While Jones was either not at home or did not come to the door at the time of the inspection Wednesday, Creekmore and Stephens witnessed outside the home several ill dogs, animal waste and even carcasses on a burn pile.
"A total of 7 dead dogs, 5 on a burn pile. There was one pup that was barely alive that couldn't raise its head also on the burn pile," said McCreary County Judge-Executive Doug Stephens.
"A small dog looked like it had been dead several days that was being eaten by several other dogs," Stephens says of the grotesque scene.
As Creekmore's authority is limited to issuing citations, he and Judge Stephens presented County Attorney Michele Wilson Jones with the information needed to obtain the arrest warrants.
The men returned the following afternoon accompanied by McCreary County Sheriff Gus Skinner, Kentucky State Police Trooper Phillip Hayes, Lake Cumberland District Health Department inspector Jarrod Simpson, McCreary County Emergency Management/911 Director Rudy Young, Deputy Judge-Executive Andrew Powell and County Maintenance Supervisor Jake Helton.
As Jones and Greenfield were taken into custody, the group was able to see that conditions inside the residence were as bad if not worse than out in the yard. Animal waste reportedly obstructed the trailer's air vents.

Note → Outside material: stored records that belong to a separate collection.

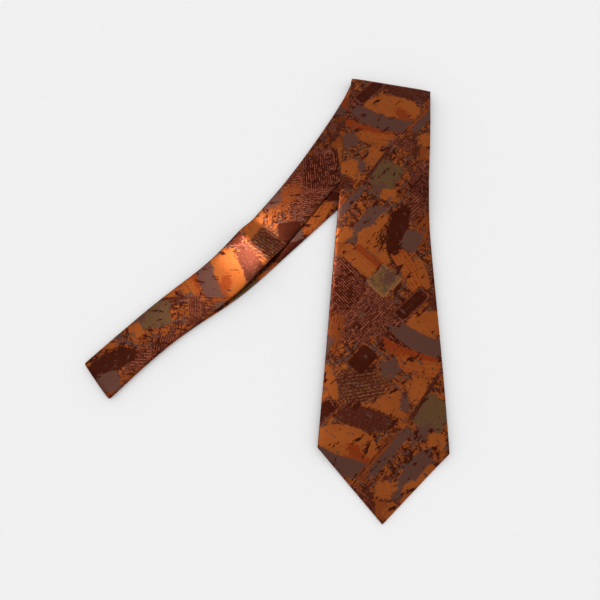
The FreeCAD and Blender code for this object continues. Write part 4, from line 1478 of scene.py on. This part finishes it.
class NecktieStage(bpy.types.PropertyGroup):
    """The light that the tie is seen in."""
    room_light: bpy.props.FloatProperty(
        name="Room", description="Strength of the even light all round", default=0.86, min=0.0)
    sun_light: bpy.props.FloatProperty(
        name="High softbox", description="Strength of the broad lamp", default=0.2, min=0.0)
    lamp_power: bpy.props.FloatProperty(
        name="Small softbox", description="Power of the lamp that glances off the silk",
        default=0.034, min=0.0, precision=3, unit="POWER")


class NECKTIE_OT_cloth(bpy.types.Operator):
    """Fold the five runs of printed silk"""
    bl_idname = "necktie.cloth"
    bl_label = "Printed cloth"

    def execute(self, _context):
        make_cloth()
        return {"FINISHED"}


class NECKTIE_OT_interlining(bpy.types.Operator):
    """Lay the wool interlining inside the cloth"""
    bl_idname = "necktie.interlining"
    bl_label = "Interlining"

    def execute(self, _context):
        make_wool()
        return {"FINISHED"}


class NECKTIE_OT_linings(bpy.types.Operator):
    """Line the two points"""
    bl_idname = "necktie.linings"
    bl_label = "Linings"

    def execute(self, _context):
        make_linings()
        return {"FINISHED"}


class NECKTIE_OT_keeper(bpy.types.Operator):
    """Make the keeper loop, from the printed silk of the tail"""
    bl_idname = "necktie.keeper"
    bl_label = "Keeper loop"

    def execute(self, _context):
        make_keeper()
        return {"FINISHED"}


class NECKTIE_OT_labels(bpy.types.Operator):
    """Lay the two blank labels on the blade's back"""
    bl_idname = "necktie.labels"
    bl_label = "Labels"

    def execute(self, _context):
        make_labels()
        return {"FINISHED"}


class NECKTIE_OT_threads(bpy.types.Operator):
    """Sew the stitches and tacks"""
    bl_idname = "necktie.threads"
    bl_label = "Threads"

    def execute(self, _context):
        make_threads()
        return {"FINISHED"}


class NECKTIE_OT_stage(bpy.types.Operator):
    """Set up the camera, the pale floor and the soft light"""
    bl_idname = "necktie.stage"
    bl_label = "Stage"

    def execute(self, _context):
        make_camera()
        make_lights(make_floor())
        return {"FINISHED"}


OPERATORS = (
    NECKTIE_OT_stage, NECKTIE_OT_cloth, NECKTIE_OT_interlining, NECKTIE_OT_linings,
    NECKTIE_OT_keeper, NECKTIE_OT_labels, NECKTIE_OT_threads,
)
GROUPS = {
    "necktie_cloth": NecktieCloth,
    "necktie_print": NecktiePrint,
    "necktie_trim": NecktieTrim,
    "necktie_stage": NecktieStage,
}


class NECKTIE_PT_sidebar(bpy.types.Panel):
    """Lists the tie's sizes, colours and steps"""
    bl_idname = "NECKTIE_PT_sidebar"
    bl_label = "Folded silk necktie"
    bl_space_type = "VIEW_3D"
    bl_region_type = "UI"
    bl_category = "Necktie"

    def draw(self, context):
        for group_name, group in GROUPS.items():
            box = self.layout.box()
            for setting in group.__annotations__:
                box.prop(getattr(context.scene, group_name), setting)
        for operator in OPERATORS:
            self.layout.operator(operator.bl_idname)


def register():
    for added in (*GROUPS.values(), *OPERATORS, NECKTIE_PT_sidebar):
        bpy.utils.register_class(added)
    for group_name, group in GROUPS.items():
        setattr(bpy.types.Scene, group_name, bpy.props.PointerProperty(type=group))


def unregister():
    for group_name in GROUPS:
        delattr(bpy.types.Scene, group_name)
    for added in (NECKTIE_PT_sidebar, *reversed(OPERATORS), *reversed(GROUPS.values())):
        bpy.utils.unregister_class(added)


def main():
    register()
    bpy.ops.necktie.stage()
    bpy.ops.necktie.cloth()
    bpy.ops.necktie.interlining()
    bpy.ops.necktie.linings()
    bpy.ops.necktie.keeper()
    bpy.ops.necktie.labels()
    bpy.ops.necktie.threads()


if __name__ == "__main__":
    main()
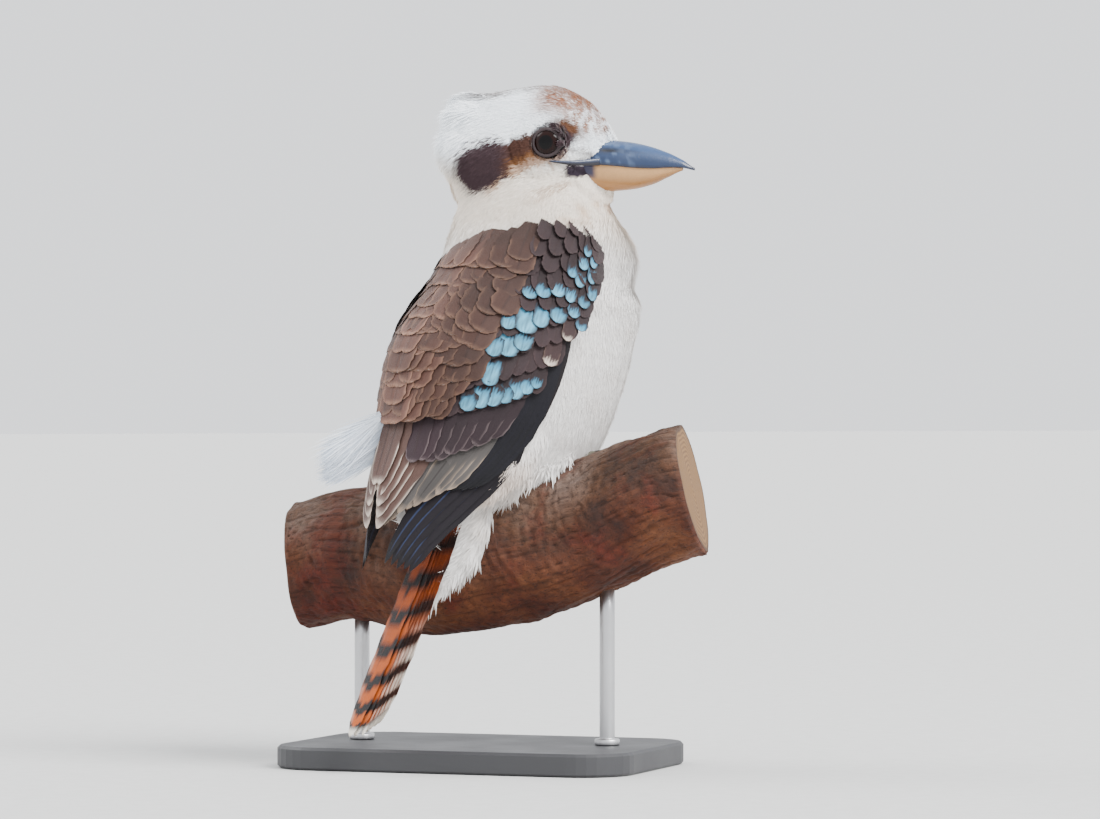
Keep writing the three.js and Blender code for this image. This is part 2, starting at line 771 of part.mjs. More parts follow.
// Stand
function plate() {
  const { length, width, corner, thick, bevel } = BASE;
  const outline = new THREE.Shape();
  const [l, w] = [length / 2 - bevel, width / 2 - bevel];
  outline.absarc(l - corner, w - corner, corner, 0, Math.PI / 2);
  outline.absarc(-l + corner, w - corner, corner, Math.PI / 2, Math.PI);
  outline.absarc(-l + corner, -w + corner, corner, Math.PI, 1.5 * Math.PI);
  outline.absarc(l - corner, -w + corner, corner, 1.5 * Math.PI, 2 * Math.PI);
  const g = new THREE.ExtrudeGeometry(outline, {
    depth: thick - 2 * bevel,
    bevelThickness: bevel,
    bevelSize: bevel,
    bevelSegments: 1,
    curveSegments: 4,
  });
  g.translate(0, 0, bevel);
  return solidOf(g);
}

const plateTurn = Math.atan2(
  perchAxis(60).y - perchAxis(-40).y,
  perchAxis(60).x - perchAxis(-40).x,
);
const plateMiddle = fromView(6, 28, 0);

function rod(across) {
  const at = perchAxis(across);
  const top = at.z + LIFT;
  const foot = BASE.thick + GAP;
  const g = new THREE.CylinderGeometry(ROD.radius, ROD.radius, top - foot, 16);
  g.rotateX(Math.PI / 2);
  return solidOf(g.translate(at.x - plateMiddle.x, at.y - plateMiddle.y, (top + foot) / 2));
}

// Assembly: each piece is cut back by what it grows from or rests against
const lifted = (solid) => solid.translate([-plateMiddle.x, -plateMiddle.y, LIFT]);
const node = (name, solid, finish) => addNode(name, lifted(solid), finish);

const torsoGrown = torso(GAP);
const headGrown = placed(headForm(GAP));
const neckGrown = neck(GAP);
const feetRoom = union([footRoom(1), footRoom(-1), tarsus(1, GAP), tarsus(-1, GAP)]);
const feetGrown = union([foot(1, GAP), foot(-1, GAP)]);
const thighsGrown = union([thigh(1, GAP), thigh(-1, GAP)]);
const eyeSockets = union([eyeBall(1, GAP), eyeBall(-1, GAP)]);
const headSolid = union([headForm(), lid(1), lid(-1), ...napeLocks()]).subtract(eyeSockets);
node("head", placed(headSolid), FINISH.white);
node("right_eye", placed(eyeBall(-1)), FINISH.eye);
node("left_eye", placed(eyeBall(1)), FINISH.eye);

const nostrils = union([nostril(1), nostril(-1)]);
const upperHorn = billHalf(UPPER_BILL, BILL_START, UPPER_TIP, false).subtract(nostrils);
const upperBill = union([upperHorn, gape(1), gape(-1)]);
const lowerBill = billHalf(LOWER_BILL, BILL_START, LOWER_TIP, true);
node("upper_bill", placed(upperBill).subtract(headGrown), FINISH.billDark);
node("lower_bill", placed(lowerBill).subtract(headGrown), FINISH.billPale);

node("neck", neck().subtract(torsoGrown).subtract(headGrown), FINISH.white);
node("torso", torso().subtract(perchGrown).subtract(feetRoom), FINISH.white);

// a box larger than the bird, all on the left of the midline
const beyondMidline = solidOf(new THREE.BoxGeometry(400, 200, 500).translate(0, 100 - MIDLINE_GAP, 0));
const nearTrunk = union([neckGrown, headGrown, thighsGrown]);
const wing = rightWing().subtract(beyondMidline);
const plumeGrown = rumpPlume(GAP);
node("right_wing", wing.subtract(nearTrunk), FINISH.brown);
node("left_wing", wing.mirror([0, 1, 0]).subtract(nearTrunk).subtract(plumeGrown), FINISH.brown);

node("tail", tail().subtract(torsoGrown).subtract(perchGrown), FINISH.rufous);
node("undertail_coverts", undertailCoverts().subtract(torsoGrown).subtract(perchGrown), FINISH.white);
node("rump_plume", rumpPlume().subtract(torsoGrown), FINISH.white);

for (const [name, side] of [["right", -1], ["left", 1]]) {
  const legRoom = union([torsoGrown, perchGrown, feetRoom]);
  node(name + "_thigh", thigh(side).subtract(legRoom), FINISH.white);
  node(name + "_foot", foot(side).subtract(perchGrown), FINISH.foot);
  TOES.forEach((toe, i) => {
    node(name + "_claw_" + (i + 1), claw(toe, side).subtract(feetGrown).subtract(perchGrown), FINISH.claw);
  });
}

node("perch_branch", perchSolid, FINISH.bark);
const rodCut = lifted(perchGrown);
ROD.at.forEach((across, i) => addNode("stand_rod_" + (i + 1), rod(across).subtract(rodCut), FINISH.steel));
addNode("stand_base", plate().rotate([0, 0, THREE.MathUtils.radToDeg(plateTurn)]), FINISH.stand);

export default group;
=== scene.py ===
import logging
import math
from dataclasses import dataclass, field
from enum import Enum
from typing import Callable, Sequence

import bpy
import numpy as np
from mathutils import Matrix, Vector


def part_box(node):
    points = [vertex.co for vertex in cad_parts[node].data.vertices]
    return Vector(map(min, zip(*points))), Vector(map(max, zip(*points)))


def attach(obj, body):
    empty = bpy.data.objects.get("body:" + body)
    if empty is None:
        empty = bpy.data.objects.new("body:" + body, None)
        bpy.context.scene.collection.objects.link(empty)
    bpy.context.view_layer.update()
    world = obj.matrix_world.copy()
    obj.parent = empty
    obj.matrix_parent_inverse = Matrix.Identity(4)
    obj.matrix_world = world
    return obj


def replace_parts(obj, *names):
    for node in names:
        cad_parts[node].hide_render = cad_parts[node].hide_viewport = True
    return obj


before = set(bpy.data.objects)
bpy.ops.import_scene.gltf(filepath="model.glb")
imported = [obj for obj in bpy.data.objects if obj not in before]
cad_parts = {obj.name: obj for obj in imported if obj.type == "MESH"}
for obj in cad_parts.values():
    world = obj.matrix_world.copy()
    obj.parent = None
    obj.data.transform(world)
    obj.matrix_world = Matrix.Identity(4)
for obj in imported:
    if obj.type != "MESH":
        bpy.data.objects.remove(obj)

# The model is drawn in millimetres in the bird's own frame, with the body facing +X and its left at +Y,
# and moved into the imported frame, in metres, as each mesh is made.
MM = 0.001
VIEW_YAW = math.radians(35.0)  # from the body's side to the way the camera looks
LIFT = 140.0  # the floor lies this far below the level of the vent
SEED = 11
BAKE_MAP = "OFBake"
TUFT_PATCH = 0.003  # the share of the bake's map that one tuft takes, across
LARGEST_PIECE = 190_000  # triangles

log = logging.getLogger("kookaburra")
Array = np.ndarray


def from_view(across: Array, depth: Array, height: Array) -> Array:
    """Turns places given across the view, in depth and in height into the body's frame.

    Args:
        across: millimetres to the right in the photo.
        depth: millimetres away from the camera.
        height: millimetres above the vent's level.

    Returns:
        The points, with x, y and z as their last axis.
    """
    c, s = math.cos(VIEW_YAW), math.sin(VIEW_YAW)
    return np.stack([c * across + s * depth, c * depth - s * across, height], -1)


PLATE_MIDDLE = from_view(6.0, 28.0, 0.0)
TO_ROW = np.array([-PLATE_MIDDLE[0], -PLATE_MIDDLE[1], LIFT])
VIVID = 1.3  # how much further from grey a surface is than it should show
DIM = 0.45  # what is left of the darkest surfaces' light


def to_row(points: Array) -> Array:
    """Moves points in millimetres of the body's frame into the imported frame, in metres."""
    return (np.asarray(points, float) + TO_ROW) * MM


def to_body(points: Array) -> Array:
    """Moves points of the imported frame, in metres, into millimetres of the body's frame."""
    return np.asarray(points, float) / MM - TO_ROW


def tone(red: float, green: float, blue: float) -> Array:
    """The surface colour that the bright studio shows as a display colour given from 0 to 255.

    The light is set so that white feathers show white, so darker colours are lowered and made more vivid.
    """
    v = np.array([red, green, blue]) / 255.0
    linear = np.where(v <= 0.04045, v / 12.92, ((v + 0.055) / 1.055) ** 2.4)
    grey = linear.mean()
    return np.maximum(grey + (linear - grey) * VIVID, 0.002) * (DIM + (1 - DIM) * grey**0.8)


def ease(x: Array, low: float, high: float) -> Array:
    """Goes smoothly from 0 at low to 1 at high."""
    t = np.clip((np.asarray(x, float) - low) / (high - low), 0.0, 1.0)
    return t * t * (3.0 - 2.0 * t)


def blend(a: Array, b: Array, share: Array) -> Array:
    """Mixes two colours, or arrays of them, by a share for each point."""
    share = np.asarray(share, float)[..., None]
    return np.asarray(a) * (1.0 - share) + np.asarray(b) * share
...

"It couldn't have been healthy for the people or the animals," Stephens said.
Authorities collected a total of 29 dogs and two cats. With Creekmore's vehicle filled to capacity, the Whitley County Animal Control Office assisted in transporting the animals to the Knox-Whitley Animal Shelter in Rockholds for assessment. McCreary County does not have its own public shelter.
Jones and Greenfield were lodged in the McCreary County Detention Center on charges of second-degree Cruelty to Animals, which is classified under Kentucky Revised Statutes as a Class A Misdemeanor. A trial date has been scheduled for March 7 in McCreary County District Court.
Meanwhile, Judge Stephens said he would consult with County Attorney Wilson Jones to draft an ordinance expanding the scope of McCreary County Animal Control. "Our purpose is not to harass the public but we need to prevent issues like this from happening again," the judge said.
At press time Jones had been released while Greenfield remained lodged under a $7,500 bond.